ABDEL AZIZ MOHAMED IBRAHIM v. MAHDI ISMAIL IDRIS
(COURT OF APPEAL)
ABDEL AZIZ MOHAMED IBRAHIM v. MAHDI ISMAIL IDRIS
Principles
Land Law—Mortgage agreement—Cannot be converted into a sale agreement during the time of the loan
“A mortgagee is not allowed at the time of the loan to enter into a contract for the purchase of the mortgage property.”
Advocate: Kamal El Din Abbas ………………………………. for the applicant
Judgment
Salah Eddin Hassan J. June 14, 1970 : —For sure there is no dispute about the facts. It is quite clear from the evidence recorded that the whole matter was one simultaneous transaction, i.e. the mortgage agreement with the condition that it should be converted into a sale agreement in case respondent fails to pay within three years. Despite the fact that it was one agreement it was split into two documents. The condition of sale was embodied in the document dated July 27, 1960, and one week later the mortgage transaction was registered.
In English common law it is a settled principle that “a mortgagee is not allowed at the time of the loan to enter into a contract for the purchase of the mortgage property.” I am of opinion that this is a sound principle which our courts should follow. Let us have a look into this case which was decided by the House of Lords in 1904 (Samuel V. Jarrah Timber & Wood Paving Corporation Ltd. [1904] A.C. 323). Briefly the facts of this case were as follows:
“Limited Company borrowed money upon the security of their debenture stock subject to the lender having the option to purchase the stock at 40 per cent, within twelve months; the loan to become due and payable with interest at thirty days notice on either side.

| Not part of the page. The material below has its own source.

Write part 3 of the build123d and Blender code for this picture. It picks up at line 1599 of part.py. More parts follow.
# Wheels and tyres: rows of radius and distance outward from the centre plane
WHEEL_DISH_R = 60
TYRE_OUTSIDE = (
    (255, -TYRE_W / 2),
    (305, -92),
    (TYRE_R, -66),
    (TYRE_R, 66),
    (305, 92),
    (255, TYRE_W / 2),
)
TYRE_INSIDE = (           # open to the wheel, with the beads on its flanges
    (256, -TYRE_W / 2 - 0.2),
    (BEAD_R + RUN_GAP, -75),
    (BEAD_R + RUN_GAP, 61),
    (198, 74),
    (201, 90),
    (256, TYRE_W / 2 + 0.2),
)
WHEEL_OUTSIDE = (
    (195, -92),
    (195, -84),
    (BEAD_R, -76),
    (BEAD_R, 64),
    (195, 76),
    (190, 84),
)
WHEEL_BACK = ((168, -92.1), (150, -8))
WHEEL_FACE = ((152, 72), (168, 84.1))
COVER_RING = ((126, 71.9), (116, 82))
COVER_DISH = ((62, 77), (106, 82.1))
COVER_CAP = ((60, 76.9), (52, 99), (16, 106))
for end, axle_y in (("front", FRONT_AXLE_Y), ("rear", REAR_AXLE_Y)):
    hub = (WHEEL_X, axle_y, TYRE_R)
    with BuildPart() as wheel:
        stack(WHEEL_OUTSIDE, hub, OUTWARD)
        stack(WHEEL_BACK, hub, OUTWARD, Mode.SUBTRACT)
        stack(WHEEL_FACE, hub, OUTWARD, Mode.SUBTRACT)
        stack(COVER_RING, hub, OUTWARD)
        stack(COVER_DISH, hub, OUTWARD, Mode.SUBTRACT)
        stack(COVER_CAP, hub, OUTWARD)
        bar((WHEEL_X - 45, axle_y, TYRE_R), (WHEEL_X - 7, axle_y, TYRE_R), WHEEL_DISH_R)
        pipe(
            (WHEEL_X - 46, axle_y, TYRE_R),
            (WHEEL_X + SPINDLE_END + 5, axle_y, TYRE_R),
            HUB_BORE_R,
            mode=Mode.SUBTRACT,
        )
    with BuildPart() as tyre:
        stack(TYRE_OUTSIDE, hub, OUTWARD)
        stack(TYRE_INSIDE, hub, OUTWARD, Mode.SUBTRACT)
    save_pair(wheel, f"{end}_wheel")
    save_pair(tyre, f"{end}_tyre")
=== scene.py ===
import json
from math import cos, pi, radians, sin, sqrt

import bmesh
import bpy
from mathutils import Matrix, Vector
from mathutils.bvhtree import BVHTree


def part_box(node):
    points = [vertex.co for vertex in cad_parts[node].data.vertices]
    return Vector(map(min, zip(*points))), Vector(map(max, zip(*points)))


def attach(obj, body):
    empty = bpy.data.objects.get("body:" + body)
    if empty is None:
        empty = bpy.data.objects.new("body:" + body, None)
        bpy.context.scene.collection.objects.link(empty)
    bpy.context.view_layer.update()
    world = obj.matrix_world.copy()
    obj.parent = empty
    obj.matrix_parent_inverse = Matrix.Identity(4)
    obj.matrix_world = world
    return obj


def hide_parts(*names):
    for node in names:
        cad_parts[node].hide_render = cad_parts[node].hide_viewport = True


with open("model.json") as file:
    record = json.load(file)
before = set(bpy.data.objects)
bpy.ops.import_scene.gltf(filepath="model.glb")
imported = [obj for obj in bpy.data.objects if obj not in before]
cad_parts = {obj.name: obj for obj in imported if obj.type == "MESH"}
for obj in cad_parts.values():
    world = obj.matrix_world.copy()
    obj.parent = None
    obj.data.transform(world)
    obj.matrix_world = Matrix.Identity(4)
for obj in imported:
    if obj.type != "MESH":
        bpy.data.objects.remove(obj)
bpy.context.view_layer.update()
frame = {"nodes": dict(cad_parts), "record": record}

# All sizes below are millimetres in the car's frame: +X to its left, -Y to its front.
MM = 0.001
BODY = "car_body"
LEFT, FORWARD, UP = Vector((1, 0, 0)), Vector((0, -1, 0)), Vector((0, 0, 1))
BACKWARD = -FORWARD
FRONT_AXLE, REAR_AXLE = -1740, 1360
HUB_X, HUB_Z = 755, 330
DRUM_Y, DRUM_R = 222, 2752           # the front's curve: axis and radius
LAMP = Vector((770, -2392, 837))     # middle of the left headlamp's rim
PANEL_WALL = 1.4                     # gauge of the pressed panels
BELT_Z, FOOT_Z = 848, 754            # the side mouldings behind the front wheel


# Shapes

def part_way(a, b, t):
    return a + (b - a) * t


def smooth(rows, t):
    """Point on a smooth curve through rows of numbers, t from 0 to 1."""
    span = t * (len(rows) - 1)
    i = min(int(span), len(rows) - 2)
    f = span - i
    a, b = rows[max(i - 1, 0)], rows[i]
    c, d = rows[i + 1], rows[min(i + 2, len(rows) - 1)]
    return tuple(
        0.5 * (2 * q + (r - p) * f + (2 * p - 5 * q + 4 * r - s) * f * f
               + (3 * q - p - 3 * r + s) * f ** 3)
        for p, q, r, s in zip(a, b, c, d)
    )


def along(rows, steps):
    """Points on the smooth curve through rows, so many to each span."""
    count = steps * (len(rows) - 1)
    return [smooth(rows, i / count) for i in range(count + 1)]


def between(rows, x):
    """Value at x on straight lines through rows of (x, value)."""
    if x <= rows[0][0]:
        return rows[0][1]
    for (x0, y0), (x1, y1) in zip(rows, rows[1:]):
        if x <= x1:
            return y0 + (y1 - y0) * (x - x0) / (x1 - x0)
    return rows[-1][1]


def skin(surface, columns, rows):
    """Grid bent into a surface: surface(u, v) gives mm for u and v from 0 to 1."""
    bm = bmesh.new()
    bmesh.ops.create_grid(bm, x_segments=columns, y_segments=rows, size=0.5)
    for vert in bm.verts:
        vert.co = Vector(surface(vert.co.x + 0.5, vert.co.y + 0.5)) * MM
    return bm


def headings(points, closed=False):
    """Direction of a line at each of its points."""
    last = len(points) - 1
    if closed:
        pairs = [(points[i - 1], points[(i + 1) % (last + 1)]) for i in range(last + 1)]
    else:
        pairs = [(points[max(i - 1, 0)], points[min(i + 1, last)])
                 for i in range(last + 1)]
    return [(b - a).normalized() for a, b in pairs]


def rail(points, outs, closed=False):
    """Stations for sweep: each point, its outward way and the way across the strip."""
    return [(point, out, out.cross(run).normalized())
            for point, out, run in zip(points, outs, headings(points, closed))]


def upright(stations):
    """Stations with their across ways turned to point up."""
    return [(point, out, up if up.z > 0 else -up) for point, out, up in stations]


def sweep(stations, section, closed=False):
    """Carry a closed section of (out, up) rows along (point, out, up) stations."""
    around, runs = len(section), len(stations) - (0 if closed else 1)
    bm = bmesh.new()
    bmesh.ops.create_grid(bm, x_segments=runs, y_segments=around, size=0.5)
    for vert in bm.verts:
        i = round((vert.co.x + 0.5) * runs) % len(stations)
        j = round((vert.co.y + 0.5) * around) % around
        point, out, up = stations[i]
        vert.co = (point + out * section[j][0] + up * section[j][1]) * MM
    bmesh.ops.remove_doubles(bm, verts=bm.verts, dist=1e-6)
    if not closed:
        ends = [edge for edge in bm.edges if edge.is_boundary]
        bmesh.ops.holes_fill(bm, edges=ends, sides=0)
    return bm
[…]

Within the twelve months and before the company gave notice of their intention to repay the loan, the lender claimed to purchase the stock at the agreed price.”
These facts are on all fours with the facts of the present case in which the mortgage agreement was attached with a condition that if the mortgagor fails to repay within three years the transaction will be converted into a sale upon the payment of £S.150.000m/ms. balance of the agreed value of the shop in dispute.

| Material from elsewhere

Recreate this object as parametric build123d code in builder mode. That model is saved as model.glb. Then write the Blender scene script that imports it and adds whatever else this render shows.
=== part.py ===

The learned advocate for the applicant has done his best to convince this court that according to the evidence recorded there were two separate and independent transactions; the mortgage agreement and later on a subsequent agreement of sale. I am afraid the evidence in the record defeats his contention and the proved facts are those I mentioned at the outset of this note.
Accordingly the common law rule enunciated above and welcomed by this court defeats this application and to repeat it again “a mortgagee is not allowed at the time of the loan to enter a contract for the purchase of the mortgaged property.” According to Lord Macnaghten:
“This rule is founded on sentiment rather than on principle. It seems to have its origin in the desire of the Court of Chancery to protect embarrassed landowners from imposition and oppression. And it was invented; I believe, in order to obviate the necessity of enquiry and investigation in cases where suspicion may be probable ai proof difficult.”

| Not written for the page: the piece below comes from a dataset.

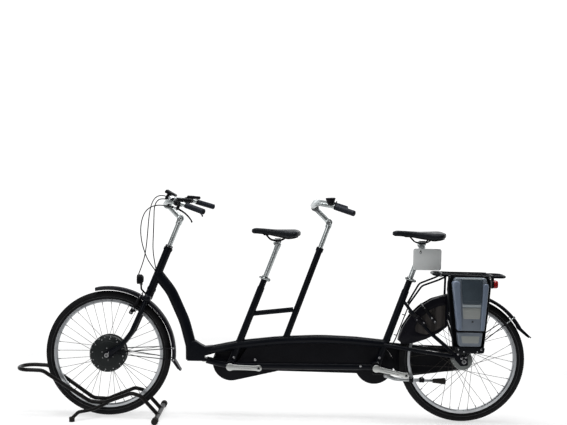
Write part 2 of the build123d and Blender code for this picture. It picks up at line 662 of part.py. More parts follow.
kick_leg = whole(
    rod((KICK[0], KICK[1] - 6, KICK[2]), (KICK[0], KICK[1] + 12, KICK[2]), 13),
    tube([(398, 56, 246), (352, 57, 228), (200, 60, 224)], 9.0, [60]),
    rod((279, 58.4, 225.7), (257, 58.8, 225.3), 12.5),
    rod((227, 59.4, 224.8), (201, 60, 224), 12.5),
    rod((201, 60, 224), (136, 61.3, 223), 7.0))
kick_leg = kick_leg - rod((KICK[0], 40, KICK[2]), (KICK[0], 60.5, KICK[2]), 5.1)
kick_leg = kick_leg - rod((KICK[0], 30, KICK[2]), (KICK[0], 45.6, KICK[2]), 16)
node("kickstand_leg", kick_leg)
kick_foot = rod((158, 60.8, 223.4), (92, 62.2, 222.4), 11.0, 17.0)
kick_foot = carve(kick_foot, kick_leg)
node("kickstand_foot", kick_foot)


# ================================================================== CRANKS
def crank(bb, length, deg):
    a = radians(deg)
    # direction of the left arm at rest: towards the back, tipped by deg
    dx, dz = -cos(a), sin(a)
    items = []
    shaft = whole(disc(bb[0], bb[1], SPINDLE_R, -ARM_IN, ARM_IN), disc(bb[0], bb[1], 12.0, 66.0, ARM_IN),
                  disc(bb[0], bb[1], 12.0, -72.0, -ARM_IN))
    for s in (1, -1):
        ex, ez = bb[0] + s * dx * length, bb[1] + s * dz * length
        arm = hull_case([(bb[0], bb[1], 20.0), (ex, ez, 16.5)], s * ARM_IN, s * ARM_OUT)
        arm = arm - disc(ex, ez, PEDAL_R, s * (ARM_IN - 5), s * (ARM_OUT + 5))
        items.append(arm)
    return items, shaft


cr_r, sp_r = crank(REAR_BB, CRANK_REAR, CRANK_REAR_DEG)
cr_f, sp_f = crank(FRONT_BB, CRANK_FRONT, CRANK_FRONT_DEG)
node("rear_crankset", *cr_r)
node("front_crankset", *cr_f)
node("rear_spindle", sp_r)
node("front_spindle", sp_f)

# ================================================================== STEERING
axle_f = disc(WHEEL_BASE, AXLE_Z, 6.0, -76, 76)
nut_f = [disc(WHEEL_BASE, AXLE_Z, 11.5, s * (FORK_HALF + 3.0), s * (FORK_HALF + 13)) for s in (1, -1)]
front_axle = node("front_axle", whole(axle_f, *nut_f))


def blade(s):
    b = tube([(steer_x(606), s * 40, 606), (1671, s * 50, 548), (1716, s * 56, 444),
              (1770, s * 59, 372), (WHEEL_BASE - 12, s * 59, 334)], 12.5, [120, 110, 90])
    tip = outline([(WHEEL_BASE + 20, AXLE_Z - 6, 8), (WHEEL_BASE + 14, AXLE_Z + 16, 8),
                   (WHEEL_BASE - 40, AXLE_Z + 44, 8), (WHEEL_BASE - 56, AXLE_Z + 22, 8),
                   (WHEEL_BASE - 16, AXLE_Z - 18, 8)], s * (FORK_HALF - 3), s * (FORK_HALF + 3))
    return whole(b, tip)


crown_a = on_steer(652)
crown = whole(rod(on_steer(656.5), on_steer(618), 22.0),
              rod((steer_x(622), -44, 622), (steer_x(622), 44, 622), 19.0),
              ball((steer_x(622), 44, 622), 19.0), ball((steer_x(622), -44, 622), 19.0))
steerer = rod(on_steer(640), on_steer(HEAD_Z1 + 18), STEERER_R)
lock_nut = rod(on_steer(HEAD_Z1 + 9.6), on_steer(HEAD_Z1 + 22), 20.0)
fork = whole(crown, steerer, lock_nut, blade(1), blade(-1))
fork = fork - [whole(axle_f, *nut_f)]
# the tyre and the mudguard pass under the crown
fork = fork - ring(WHEEL_BASE, AXLE_Z, [(240, -33), (MUD_R + 2.0, -33), (MUD_R + 2.0, 33), (240, 33)])
fork = Part(Compound([max(solids_of(fork), key=lambda s: s.volume)]).wrapped)
fork_p = node("fork", fork)

mg_f = mudguard(WHEEL_BASE, -96.0, 12.0, MUD_HALF)
fl_f = flap(WHEEL_BASE, -95.0, 50, 24, 36, 4.0)
wires_f = []
for s in (1, -1):
    for deg in (-84.0, -94.5):
        wires_f.append(rod((WHEEL_BASE - 12, s * (FORK_HALF + 5.6), AXLE_Z + 12),
                           around(WHEEL_BASE, MUD_R - 8, deg, s * (MUD_HALF + 1.0)), 2.4))
tab_f = rod(around(WHEEL_BASE, MUD_R - 2, -31.5), on_steer(618), 6.0)
guard_f = whole(mg_f, fl_f, *wires_f)
guard_f = carve(guard_f, fork, front_axle)
guard_f = Part(Compound([max(solids_of(guard_f), key=lambda s: s.volume)]).wrapped)
node("front_mudguard", guard_f)

hl = whole(round_box(1684, 0, 716, 42, 54, 50, 8),
           rod((1684, 0, 716), (1708, 0, 712), 21, 23),
           tube([(1676, 0, 700), (1676, 0, 664), (1652, 0, 640)], 5.0, [18]))
node("headlight", carve(hl, fork))

fb = brake_arms(WHEEL_BASE, -28.5, 0, y_out=36.0)
fb = [carve(b, fork, guard_f) for b in fb]
fb = [Part(Compound([max(solids_of(b), key=lambda s: s.volume)]).wrapped) for b in fb]
node("front_brake", *fb)

CAP = (1543.0, 0.0, 1108.0)
cap_pts = [(1548, 55, 1112), (1525, 165, 1130), (1445, 245, 1122), (1329, 308, 1086)]
cap_full = [(x, -y, z) for x, y, z in reversed(cap_pts)] + cap_pts
cap_bar = tube(cap_full, 11.1, [70, 90, 60, 60, 90, 70])
node("captain_handlebar", cap_bar)
cap_grips = [carve(g, cap_bar) for g in grips(cap_pts, 108, grip_r)]
node("captain_grips", *cap_grips)
stem_c = whole(rod(on_steer(HEAD_Z1 + 18), on_steer(1010), 12.7),
               rod(on_steer(1006), on_steer(1026), 16.0),
               rod((steer_x(1036), -19, 1036), (steer_x(1036), 19, 1036), 17.0),
               rod((steer_x(1036), 0, 1036), (1540, 0, 1102), 13.5),
               rod((1543, -22, 1106), (1543, 22, 1106), 19.0))
stem_c = carve(stem_c, cap_bar, fork)
stem_c = Part(Compound([max(solids_of(stem_c), key=lambda s: s.volume)]).wrapped)
node("captain_stem", stem_c)


def biggest(shape):
    return Part(Compound([max(solids_of(shape), key=lambda q: q.volume)]).wrapped)


def lever(s):
    """Brake lever with its clamp round the bar, just inside the grip."""
    a = along(cap_pts, 1, 0.86, s)
    b = along(cap_pts, 2, 0.04, s)
    clamp_ = rod(a, b, 15.0)
    perch = rod((a[0] + 2, a[1], a[2]), (1466, s * 232, 1098), 9.0)
    blade_ = tube([(1470, s * 230, 1101), (1428, s * 258, 1078), (1404, s * 276, 1060),
                   (1386, s * 286, 1033)], 4.6, [30, 14])
    stop = rod((1466, s * 232, 1099), (1500, s * 214, 1106), 6.0)
    return whole(clamp_, perch, blade_, stop)


lv = [biggest(carve(lever(s), cap_bar, *cap_grips)) for s in (1, -1)]
node("brake_levers", *lv)

# display over the stem, and the gear and motor switches inside the grips
disp = whole(Pos(1526.5, 0, 1163.3) * Rot(0, -29.5, 0) * Box(62, 68, 20),
             Pos(1541, 0, 1148) * Rot(0, -29.5, 0) * Box(22, 66, 34),
             rod((1543, 27, 1112), (1543, 43, 1112), 16.0),
             rod((1543, 32, 1124), (1538, 28, 1150), 7.0))
disp = biggest(carve(disp, cap_bar, stem_c))
node("display", disp)
sw = []
for s in (1, -1):
    a = along(cap_pts, 1, 0.62, s)
    b = along(cap_pts, 1, 0.84, s)
    c = along(cap_pts, 1, 0.74, s)
    sw.append(biggest(carve(whole(rod(a, b, 15.5), Pos(c[0] - 35, c[1] - 2, c[2] + 15) * Rot(0, -4, 0) * Box(74, 30, 17)), cap_bar, *lv)))
node("bar_switches", *sw)

# control cables and the headlight lead, in loops before the head tube
CABLE_R = 2.4
cable_a = [(1500, 209, 1106), (1548, 186, 1112), (1596, 152, 1106), (1638, 112, 1082),
           (1664, 78, 1036), (1675, 54, 978), (1671, 38, 916), (1656, 27, 858), (1634, 20, 806), (1602.6, 13.3, 765.4)]
cable_b = [(1500, -209, 1106), (1550, -190, 1134), (1592, -158, 1152), (1624, -120, 1142),
           (1640, -84, 1106), (1646, -56, 1056), (1648, -36, 1000), (1650, -22, 942),
           (1654, -14, 884), (1662, -8, 828), (1677, -4, 778), (1690, 0, 742)]
cable_c = [(1538, 30, 1134), (1570, 26, 1140), (1598, 17, 1126), (1612, 6, 1092), (1614, -4, 1046),
           (1616, -10, 994), (1618, -14, 940), (1620, -16, 886), (1616, -17, 834), (1602.2, -13.2, 767)]


def cord_tube(pts, r):
    """Tube along the route; each arc is nine twentieths of the shorter run beside it."""
    v = [Vector(*p) for p in pts]
    radii = []
    for i in range(1, len(v) - 1):
        a, b = v[i] - v[i - 1], v[i + 1] - v[i]
        turn = radians(a.get_angle(b))
        radii.append(0.45 * min(a.length, b.length) / tan(turn / 2))
    print("cable runs", round(sum((v[i + 1] - v[i]).length for i in range(len(v) - 1))),
          "least radius", round(min(radii)))
    path = FilletPolyline(*pts, radius=radii)
    sec = Plane(origin=path @ 0, z_dir=path % 0) * Circle(r)
    t = sweep(sec, path=path)
    print("cable length", round(path.length), "volume ratio", round(t.volume / (pi * r * r * path.length), 4))
    return t


hl_solid = Part(Compound(nodes["headlight"]).wrapped)
cables = [biggest(carve(cord_tube(cable_a, CABLE_R), *lv)), biggest(carve(cord_tube(cable_b, CABLE_R), *lv, hl_solid)),
          biggest(carve(cord_tube(cable_c, CABLE_R), disp))]
node("control_cables", *cables)

# ------------------------------------------------------------------ floor wheel stand
def stand_side(s):
    return tube([(2236, s * 66, 243), (2172, s * 64, 241), (1928, s * 42, 78), (1852, s * 42, 74),
                 (1712, s * 62, 130), (1664, s * 64, 118), (1573, s * 64, 20)], STAND_TUBE_R, [60, 60, 60, 40, 40])


nose = tube([(2236, 66, 243), (2306, 66, 243), (2306, -66, 243), (2236, -66, 243)], STAND_TUBE_R, [62, 62])
leg_f = [tube([(1842, s * 44, 72), (1905, s * 78, 46), (1972, s * 122, 42), (1998, s * 146, 17)], 9.0, [60, 22])
         for s in (1, -1)]
cross = rod((1573, -178, 17), (1573, 178, 17), 12.0)
stand = whole(stand_side(1), stand_side(-1), nose, cross, *leg_f)
feet = []
for s in (1, -1):
    feet.append(rod((1573, s * 160, 17), (1573, s * 192, 17), 17.0))
    feet.append(Pos(1999, s * 147, 11) * Cylinder(14.0, 22))
feet_c = [carve(f, stand) for f in feet]
stand = carve(stand, Pos(1900, 0, -50) * Box(1000, 600, 100))
node("wheel_stand", stand)
feet_c = [Part(Compound([max(solids_of(f), key=lambda q: q.volume)]).wrapped) for f in feet_c]
node("stand_feet", *feet_c)

# ------------------------------------------------------------------ write
shift = Pos(-X_MID, 0, 0)
lo = [1e9] * 3
hi = [-1e9] * 3
for name, items in nodes.items():
    comp = Compound([shift * s for s in items])
    b = comp.bounding_box()
    for k, (u, w) in enumerate(((b.min.X, b.max.X), (b.min.Y, b.max.Y), (b.min.Z, b.max.Z))):
        lo[k] = min(lo[k], u)
        hi[k] = max(hi[k], w)
    export_step(comp, os.path.join(out, name + ".step"))
print("nodes", len(nodes))
print("box", [round(v, 1) for v in lo], [round(v, 1) for v in hi])
print("steering point", round(STEER_MID[0] - X_MID, 2), STEER_MID[1])
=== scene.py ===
import math
import random
import bpy
import bmesh
import numpy as np
from mathutils import Matrix, Vector


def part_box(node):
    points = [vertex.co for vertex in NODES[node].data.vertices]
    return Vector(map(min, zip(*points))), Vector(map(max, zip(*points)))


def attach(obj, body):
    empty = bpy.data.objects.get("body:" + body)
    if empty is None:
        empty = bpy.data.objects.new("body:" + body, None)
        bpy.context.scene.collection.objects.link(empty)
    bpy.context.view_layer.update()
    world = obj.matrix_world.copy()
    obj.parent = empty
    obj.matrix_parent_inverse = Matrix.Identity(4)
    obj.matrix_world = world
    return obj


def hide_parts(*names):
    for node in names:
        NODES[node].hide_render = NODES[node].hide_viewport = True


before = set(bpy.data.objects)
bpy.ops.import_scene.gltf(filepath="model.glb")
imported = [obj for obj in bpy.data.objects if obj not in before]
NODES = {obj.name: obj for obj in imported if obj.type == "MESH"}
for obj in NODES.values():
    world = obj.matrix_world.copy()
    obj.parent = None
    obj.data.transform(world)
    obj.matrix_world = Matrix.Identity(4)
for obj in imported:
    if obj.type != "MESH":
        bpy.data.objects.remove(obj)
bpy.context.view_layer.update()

X_MID = 979.75          # rear axle to the middle of the length, mm
WB = 1841.0             # wheelbase
AX = 326.5              # axle height
TAU = 2 * math.pi


def P(x, y, z):
    """Millimetres measured from the rear axle's foot point, to metres in the row frame."""
    return Vector(((x - X_MID) / 1000.0, y / 1000.0, z / 1000.0))


# ------------------------------------------------------------------ camera
def camera():
    yaw, pitch, roll = 0.00439, 0.04567, 0.01726
    f = 937.709
    fwd = Vector((math.sin(yaw) * math.cos(pitch), -math.cos(yaw) * math.cos(pitch), -math.sin(pitch)))
    right = Vector((-math.cos(yaw), -math.sin(yaw), 0))
    up = right.cross(fwd)
    c, s = math.cos(roll), math.sin(roll)
    r, u = c * right + s * up, -s * right + c * up
    m = Matrix(((r.x, u.x, -fwd.x), (r.y, u.y, -fwd.y), (r.z, u.z, -fwd.z))).to_4x4()
    m.translation = P(920.204, 4858.881, 1298.094)
    data = bpy.data.cameras.new("camera")
    data.sensor_fit = "HORIZONTAL"
    data.sensor_width = 36.0
    data.lens = f * 36.0 / 567.0
    cam = bpy.data.objects.new("camera", data)
    cam.matrix_world = m
    bpy.context.scene.collection.objects.link(cam)
    bpy.context.scene.camera = cam


camera()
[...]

Earlier, in 1761, Northington L.C. in Vernon v. Bethell (1761) 2 Eden 113 said:
“This court, as a court of conscience, is very jealous of persons taking securities for a loan and converting such securities into purchases; and therefore, I take it to be an established rule that a mortgagee can never provide at the time of making the loan for any event or condition on which the equity of redemption shall be discharged and the conveyance made absolute. And there is great reason and justice in this rule, for necessitous men are not, truly speaking free men, but to answer a present exigency will submit to any terms that the crafty may impose upon them.”—See Samuel v. Jarrah Timber & Wood Paving Corporation [1904] A.C. 326—327.
The old established rule says “once a mortgage always a mortgage.”
Lord Macnaghten expressed the view that this rule should be modified to prevent its being used as a means of evading a fair bargain come to between persons dealing at arm’s length and negotiating on equal terms.
I do not see any reason to apply the modification in our present case, the respondent being an impecunious landowner.
This application should therefore be summarily dismissed.